Wambaw Swamp Wilderness (4,815 acres) is thick with wild orchids, pickerel weed, sedges, lizard’s tail and ferns and is challenging to explore. There are no trails in the wilderness so those hardy enough to take on a slow-paced slog generally rely on orienteering skills to navigate. The wilderness is comprised of bottomland hardwood forest and is edged with small pine stands. While it offers little dry land, the water level is usually too low for boating. Mature Cypress/Tupelo trees and relatively open understory, especially off FSRD 154 near Coffee Creek, provide some easier hiking and an opportunity to explore a place where very few people go.

Wilderness Areas on the Sumter National Forest

Along the East Fork Trail following the Chattooga RiverEllicott Rock Wilderness (8,300 acres) sits at the southern tip of the hazy Blue Ridge Mountains.
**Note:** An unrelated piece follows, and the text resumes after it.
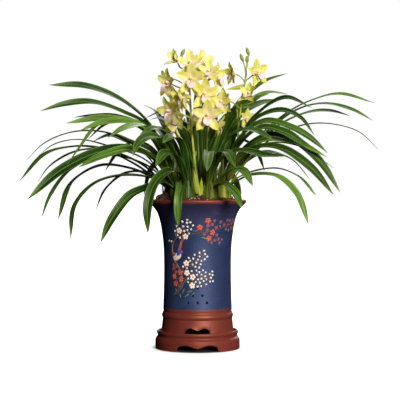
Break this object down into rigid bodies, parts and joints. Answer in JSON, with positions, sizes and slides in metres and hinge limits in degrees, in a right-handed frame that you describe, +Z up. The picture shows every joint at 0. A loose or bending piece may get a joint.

Congress designated Ellicott Rock Wilderness in 1975, later expanding it in 1984. The wilderness spans three states in Sumter, Nantahala, and Chattahoochee National Forests of South Carolina, North Carolina, and Georgia respectively. The wilderness provides visitors with bountiful opportunities to experience solitude and see an impressive array of plan and animal communities while hiking, camping, hunting, fishing, swimming, or kayaking. 

The Wilderness Act

“A wilderness…is hereby recognized as an area where earth and its community of life are untrammeled by man, where man himself is a visitor who does not remain.” (The Wilderness Act of 1964)

As wildlands across the country steadily gave way to human habitation and industry, Congress enacted legislation to set aside many untamed areas for protection.

The National Wilderness Preservation System was set up in 1964 by an act of Congress known as the Wilderness Act. Wilderness areas are affected mostly by the forces of nature and have outstanding opportunities for solitude or a primitive and unconfined type of recreation. These areas are managed in such a way that visitation will not change their unspoiled condition. They may also contain ecological, geological or other features of scientific, educational, scenic, or historic value.